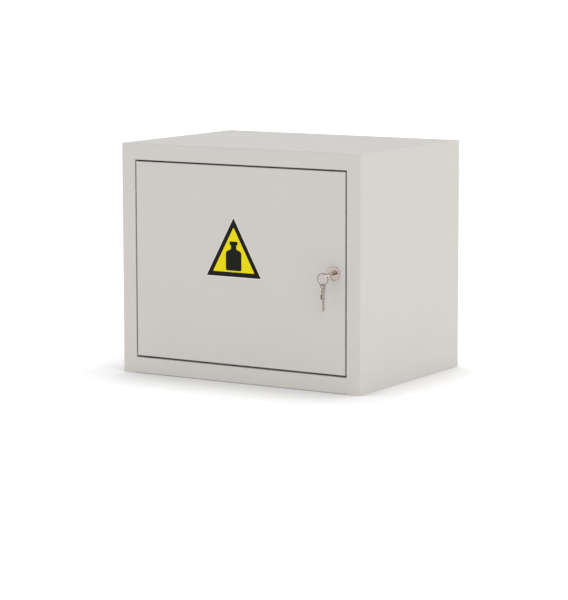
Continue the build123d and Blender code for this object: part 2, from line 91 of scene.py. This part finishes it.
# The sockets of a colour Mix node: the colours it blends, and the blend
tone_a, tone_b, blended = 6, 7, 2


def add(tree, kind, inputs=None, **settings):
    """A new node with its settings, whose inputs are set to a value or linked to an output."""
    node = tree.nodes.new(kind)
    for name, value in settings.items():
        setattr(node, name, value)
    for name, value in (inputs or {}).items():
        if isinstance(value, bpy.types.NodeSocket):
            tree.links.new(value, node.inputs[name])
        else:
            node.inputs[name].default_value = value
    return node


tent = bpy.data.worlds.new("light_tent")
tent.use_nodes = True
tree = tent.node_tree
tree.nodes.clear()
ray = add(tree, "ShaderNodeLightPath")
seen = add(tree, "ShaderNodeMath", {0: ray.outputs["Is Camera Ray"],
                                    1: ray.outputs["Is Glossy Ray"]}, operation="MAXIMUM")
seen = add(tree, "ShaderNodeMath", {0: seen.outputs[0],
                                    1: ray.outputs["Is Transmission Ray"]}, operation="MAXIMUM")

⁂

## Written task
Please repeat word for word the lines above that run from the beginning through the line containing "tone_a, tone_b, blended = 6, 7, 2", keeping both the first and that last line.

## In response
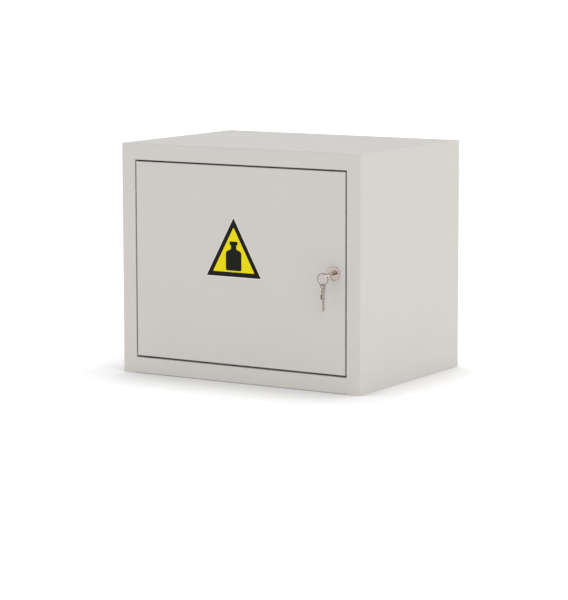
Continue the build123d and Blender code for this object: part 2, from line 91 of scene.py. This part finishes it.
# The sockets of a colour Mix node: the colours it blends, and the blend
tone_a, tone_b, blended = 6, 7, 2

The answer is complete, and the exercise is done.